---------- DATA

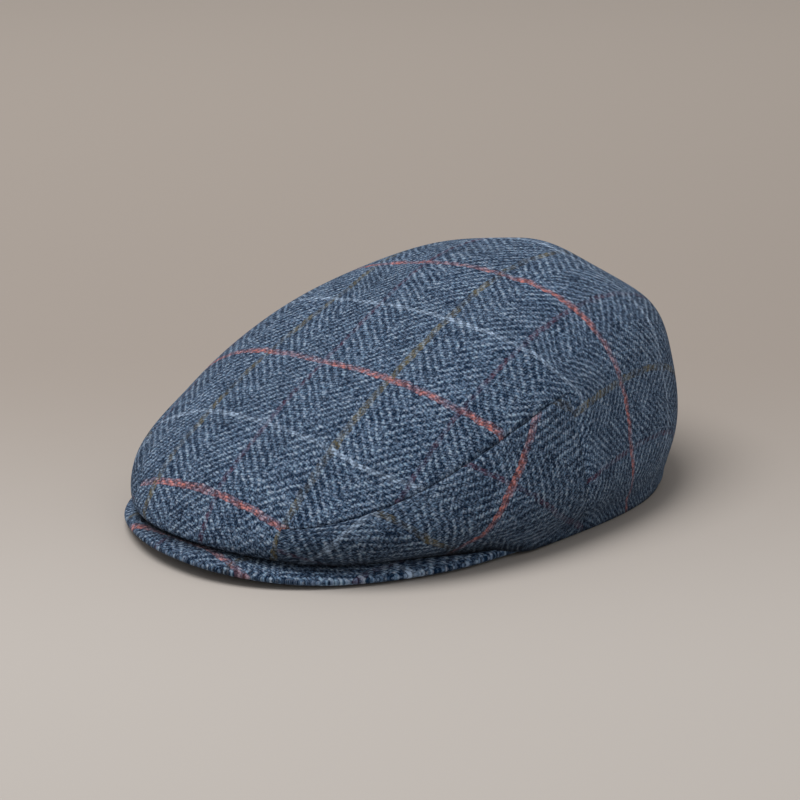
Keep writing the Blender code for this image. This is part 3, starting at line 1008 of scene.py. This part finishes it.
class Wire:
    """An output of a material's nodes; sums, products and comparisons add Math nodes"""

    def __init__(self, board, socket):
        self.board = board
        self.socket = socket

    __add__ = __radd__ = operator("ADD")
    __sub__ = operator("SUBTRACT")
    __rsub__ = operator("SUBTRACT", True)
    __mul__ = __rmul__ = operator("MULTIPLY")
    __mod__ = operator("FLOORED_MODULO")
    __lt__ = operator("LESS_THAN")
    __gt__ = operator("GREATER_THAN")


class Board:
    """The nodes of one material"""

    def __init__(self, name):
        self.material = bpy.data.materials.new(name)
        self.material.use_nodes = True
        self.tree = self.material.node_tree
        self.shader = self.tree.nodes["Principled BSDF"]

    def put(self, socket, value):
        """Set a socket to a number or a colour, or link a wire to it"""
        if isinstance(value, Wire):
            self.tree.links.new(value.socket, socket)
        else:
            socket.default_value = value

    def node(self, kind, settings, values, output=0):
        """Add a node: its settings first, then the values or wires of its inputs"""
        node = self.tree.nodes.new("ShaderNode" + kind)
        for name, value in settings.items():
            setattr(node, name, value)
        for socket, value in values.items():
            self.put(node.inputs[socket], value)
        return Wire(self, node.outputs[output])

    def maths(self, operation, *values):
        """Add a Math node"""
        return self.node("Math", {"operation": operation}, dict(enumerate(values)))

    def vector(self, x, y, z=0.0):
        """Join three values in a vector"""
        return self.node("CombineXYZ", {}, {0: x, 1: y, 2: z})

    def parts(self, vector):
        """The three values of a vector"""
        node = self.node("SeparateXYZ", {}, {0: vector}).socket.node
        return [Wire(self, output) for output in node.outputs]

    def mix(self, share, first, second, blend="MIX"):
        """Mix two colours"""
        return self.node("Mix", {"data_type": "RGBA", "blend_type": blend},
                         {0: share, 6: first, 7: second}, 2)

    def dim(self, colour, light):
        """A colour times a light"""
        grey = self.node("CombineColor", {}, {0: light, 1: light, 2: light})
        return self.mix(1.0, colour, grey, "MULTIPLY")

    def noise(self, vector, form, colour=False, dimensions="2D"):
        """Noise between about 0 and 1, or a colour of three such values"""
        return self.node("TexNoise", {"noise_dimensions": dimensions},
                         {"Vector": vector, "Scale": form.scale, "Detail": form.detail,
                          "Roughness": form.roughness}, 1 if colour else 0)

    def grade(self, value, low, high, first=0.0, last=1.0):
        """Carry a value from one range to another, evenly at both ends"""
        return self.node("MapRange", {"interpolation_type": "SMOOTHSTEP"},
                         {0: value, 1: low, 2: high, 3: first, 4: last})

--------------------

PROBLEM
From the opening line of the data above through the line that contains "output of a", please print each line as it stands and only those lines.

RIGHT ANSWER
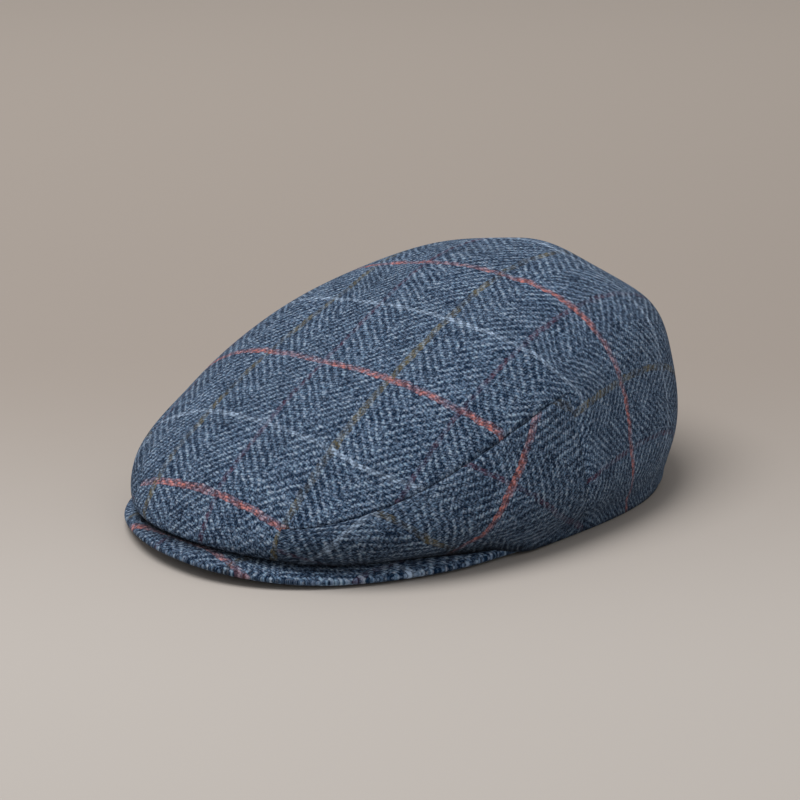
Keep writing the Blender code for this image. This is part 3, starting at line 1008 of scene.py. This part finishes it.
class Wire:
    """An output of a material's nodes; sums, products and comparisons add Math nodes"""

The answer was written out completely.